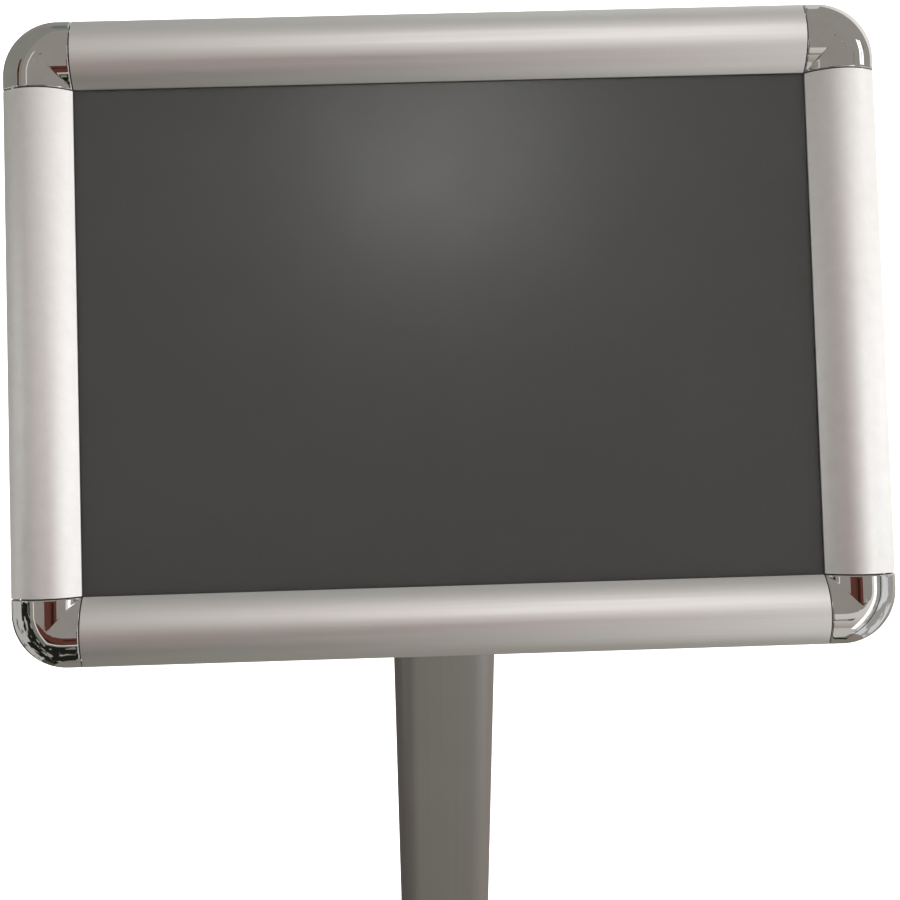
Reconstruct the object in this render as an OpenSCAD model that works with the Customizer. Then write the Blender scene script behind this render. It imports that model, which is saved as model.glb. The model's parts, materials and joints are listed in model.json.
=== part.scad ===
// Floor-standing sign holder. A snap frame for a printed sheet sits on a tilting and turning head,
// on a flat-oval aluminium post with a round steel base. Millimetres, +Z up. The origin is on the
// floor under the middle of the base, and the sign faces -Y.
//
// Sign pieces are drawn lying flat and placed by in_sign(): X is right, Y is up the sign and Z comes
// out of its face, with Z = 0 at the back of the rails. A profile section is drawn with X as the
// distance in from the frame's outer edge and Y as the height above the rails' back.

/* [Sheet] */
// Width of the printed sheet
sheet_w = 297; // [210:1:420]
// Height of the printed sheet
sheet_h = 210; // [160:1:297]
// Width of the sheet's edge that the covers hide
sheet_lap = 10; // [9:0.5:11.5]
// Thickness of the backing panel
panel_t = 1.4; // [1:0.1:1.8]
// Thickness of the clear cover sheet
clear_t = 0.8; // [0.5:0.1:1]
// Gap round the edge of the panel and the clear sheet
sheet_play = 0.3; // [0.2:0.1:0.5]

/* [Frame profile] */
// Width of the profile, from outer edge to opening
profile_w = 25.5; // [24:0.5:31]
// Height of the cover's outer edge above the back
edge_h = 6; // [5.8:0.1:7]
// Rise of the cover's arch over its chord
arch_rise = 4.8; // [4.5:0.1:6]
// Thickness of the cover's wall
cover_t = 1.2; // [1:0.05:1.25]
// Thickness of the lip at the cover's inner edge
lip_t = 0.75; // [0.5:0.05:1]
// Gap between the cover's lip and the clear sheet
lip_play = 0.25; // [0.15:0.05:0.4]
// Thickness of the rail's flat web
web_t = 1.2; // [1:0.1:1.4]
// Thickness of the rail's upright walls
rail_wall = 0.8; // [0.6:0.1:0.9]
// Clear height of the key channel
channel_h = 1.8; // [1.6:0.1:2]
// Radius of the hinge bead along the rail's outer edge
bead_r = 1.3; // [1.1:0.05:1.35]
// Running gap between the bead and the cover's socket
bead_play = 0.05; // [0.03:0.01:0.08]
// Wall of the cover's socket
socket_t = 0.65; // [0.5:0.05:0.7]
// How far a cover opens, in degrees
cover_open = 90; // [60:5:90]

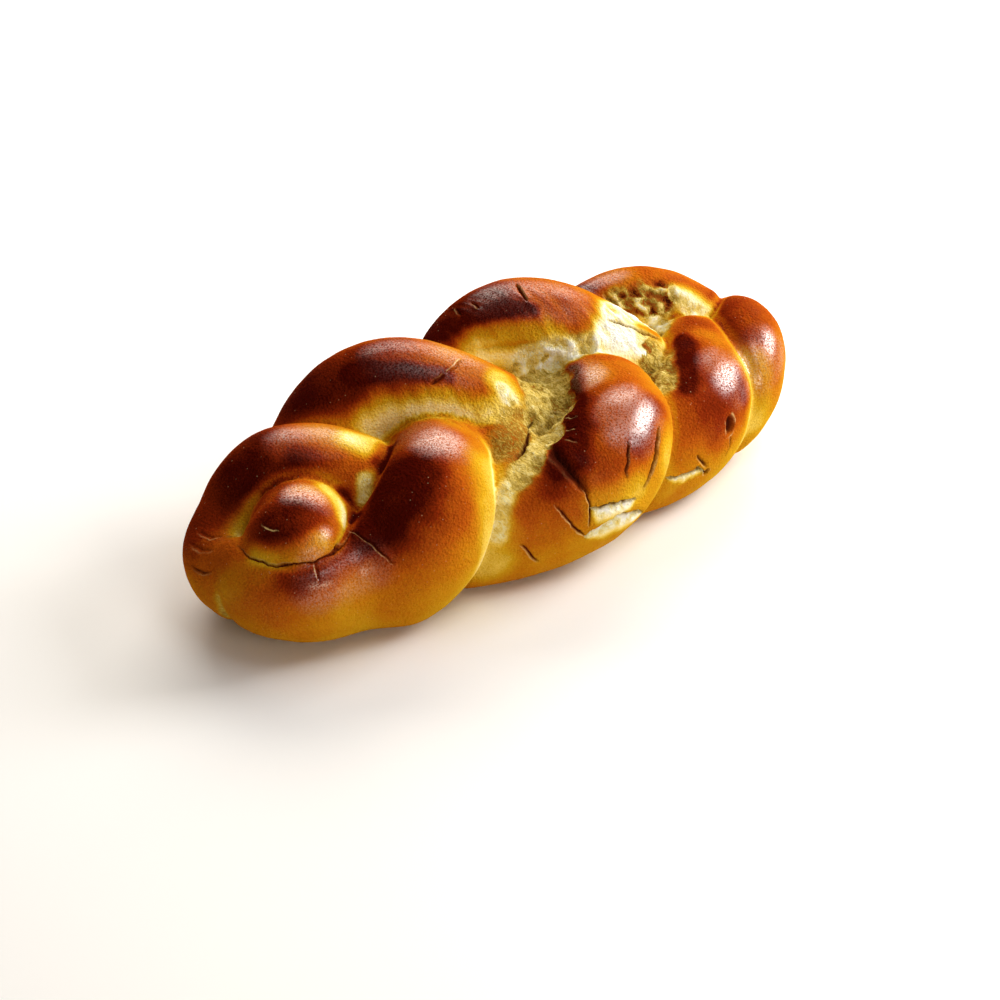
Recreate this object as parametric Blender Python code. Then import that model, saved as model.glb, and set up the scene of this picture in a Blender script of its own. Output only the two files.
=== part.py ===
"""Braided loaf: three strands of dough plaited, risen together and baked.

Metres, +Z up. The loaf lies along X, with its pinched end at -X and its domed
end at +X. The origin is on the underside, in the middle of the loaf's box.

Places along the braid are counted in crossings, u. At each whole number one
strand ends its visible lobe and dives under the next: lobe 0 belongs to strand
0, lobe 1 to strand 1, lobe 2 to strand 2, lobe 3 to strand 0 again, and so on.
Even lobes bulge towards -Y and odd lobes towards +Y.
"""

import math

import bmesh
import bpy
import numpy as np
from mathutils import Matrix, Vector

mm = 0.001

# The braid as a whole
braid_middle = 3.1  # crossings from lobe 0 to the middle of the loaf
near_crossings = 4.8  # crossings from the middle to the pinched end
far_crossings = 5.3  # crossings from the middle to the domed end
crossing_pitch = 35 * mm  # spacing of the crossings at the middle
crossing_crowding = 0.3 * mm  # spacing lost towards the ends, for a crossing cubed
strand_reach = 37 * mm  # how far a strand swings out from the middle line
strand_wave = 9 * mm  # how far it rises and dives
strand_height = 37 * mm  # height of its middle line
strand_radius = 21 * mm
end_radius_share = 0.45  # share of the radius left at the ends of the loaf
end_height_share = 0.74  # share of the height left at the ends of the loaf
base_stretch = 0.66  # a strand's radius over its depth below its middle line

# Where each strand starts and ends, in crossings, and the place before which
# its first lobe runs along the outer edge of the loaf
strand_span = [(-0.72, 7.2), (-1.68, 7.4), (-1.68, 8.3)]
first_edge = [-9.0, -0.5, 0.5]
knob_rounding = 0.6  # crossings over which the first strand's free end swells

# Each lobe's own departure from the rule, in millimetres:
# shift along the loaf, reach sideways, lift of its top, and plumpness
lobe_changes = [
    (-9.5, 5.5, 0, 0),
    (1, -6.5, -4, 4),
    (3.5, -0.5, -4.5, 4),
    (-3, 1.5, 11.5, 0.5),
    (23, 15, -3, 2.5),
    (-1.5, 2, 8.5, 5),
    (17, 2, -10, 3),
    (-0.5, -7.5, 3, -0.5),
    (-3.5, 1, 3.5, -4),
]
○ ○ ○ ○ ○
Return only the lines spanning from the first line of the material through the line with "sheet_play = 0.3; // [0.2:0.1:0.5]", copied exactly, both ends kept.

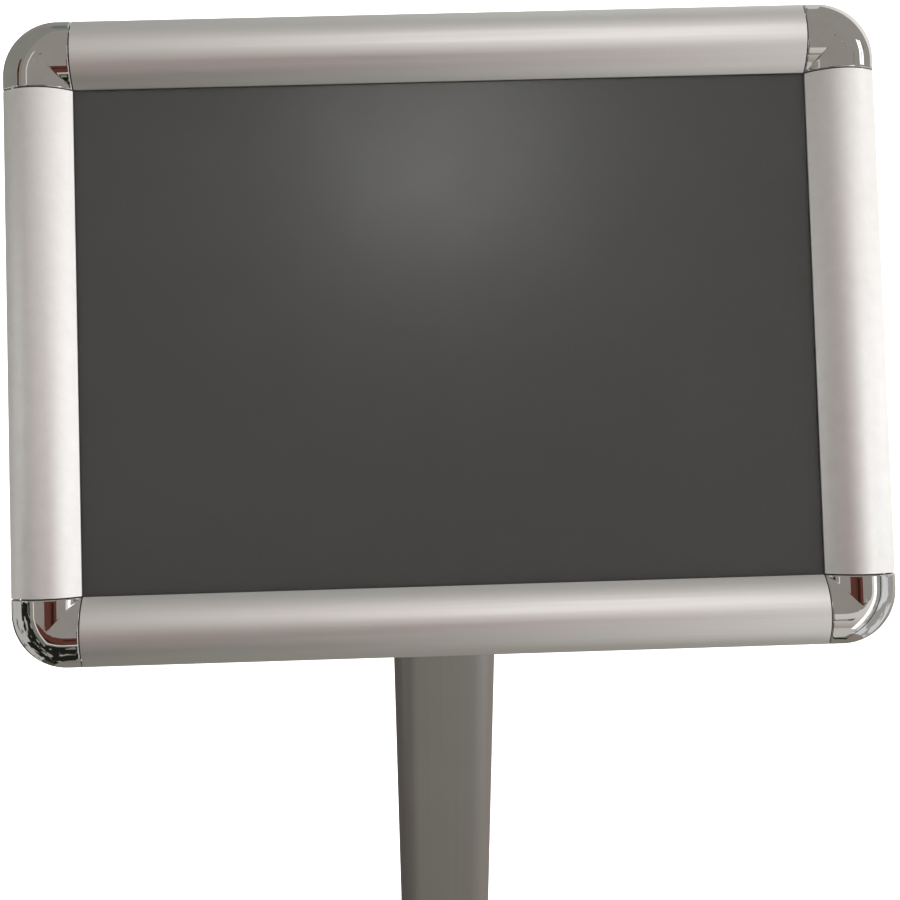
Reconstruct the object in this render as an OpenSCAD model that works with the Customizer. Then write the Blender scene script behind this render. It imports that model, which is saved as model.glb. The model's parts, materials and joints are listed in model.json.
=== part.scad ===
// Floor-standing sign holder. A snap frame for a printed sheet sits on a tilting and turning head,
// on a flat-oval aluminium post with a round steel base. Millimetres, +Z up. The origin is on the
// floor under the middle of the base, and the sign faces -Y.
//
// Sign pieces are drawn lying flat and placed by in_sign(): X is right, Y is up the sign and Z comes
// out of its face, with Z = 0 at the back of the rails. A profile section is drawn with X as the
// distance in from the frame's outer edge and Y as the height above the rails' back.

/* [Sheet] */
// Width of the printed sheet
sheet_w = 297; // [210:1:420]
// Height of the printed sheet
sheet_h = 210; // [160:1:297]
// Width of the sheet's edge that the covers hide
sheet_lap = 10; // [9:0.5:11.5]
// Thickness of the backing panel
panel_t = 1.4; // [1:0.1:1.8]
// Thickness of the clear cover sheet
clear_t = 0.8; // [0.5:0.1:1]
// Gap round the edge of the panel and the clear sheet
sheet_play = 0.3; // [0.2:0.1:0.5]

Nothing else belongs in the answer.